I did work in automating abuse detection years back, and the US govt clearly tells you are not to open/confirm suspected, reported, or happened upon cp. There's a lot of other seemingly weird laws and rules around it.

robertoandred · on Aug 19, 2021

Those laws don’t apply if it’s part of the reporting process. Apple’s stated that they do a manual to decide whether to send a report to NCMEC or not, just like other companies do.

silisili · on Aug 19, 2021

Of course they do. If they didn't, every seedy pedo would be in the process of making a "report." It's probably also why Apple is using 'visual derivatives' for confirmation, rather than the image, though I can't find info on exactly how low resolution 'visual derivatives' are.
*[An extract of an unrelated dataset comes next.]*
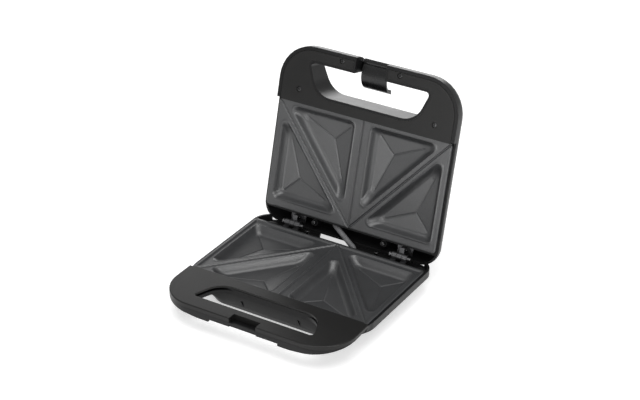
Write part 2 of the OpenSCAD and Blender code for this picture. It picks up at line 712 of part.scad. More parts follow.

It is of course possible that companies may get some special sign off from LE/NCMEC to do this kind of work - I won't argue with you on that as I truly don't know. I can just tell you my company did not, and was very harshly told how to proceed despite knowing the nature of what we were trying to accomplish. But, we weren't anywhere near Apple big.

I remember chatting with our legal team, who made it explicit that laws didn't to cover carve outs - basically 'seeing' was illegal. But as you can imagine, police didn't come busting down our doors for happening upon it and reporting it. If you have links to law where this is not the case, I'll gladly eat crow. I've never looked myself and relied on what the lawyers had said.

hypothesis · on Aug 19, 2021

They will be if you collide a low-res image that resembles CSAM.

Why would person doing manual review risk his job in case if he’s unsure? Naturally he will just play it safe and report images.

ec109685 · on Aug 19, 2021

Not resembles. The adversarial image has to match a private perceptual hash function of the same CSAM image that the NeuralHash function matched before a human reviewer ever looks at it.

onepunchedman · on Aug 19, 2021

Do you have any material on this private function?

ec109685 · on Aug 19, 2021

Not beyond the documents Apple has shared. Presumably it will be kept that way given it prevents an adversarial attack against it.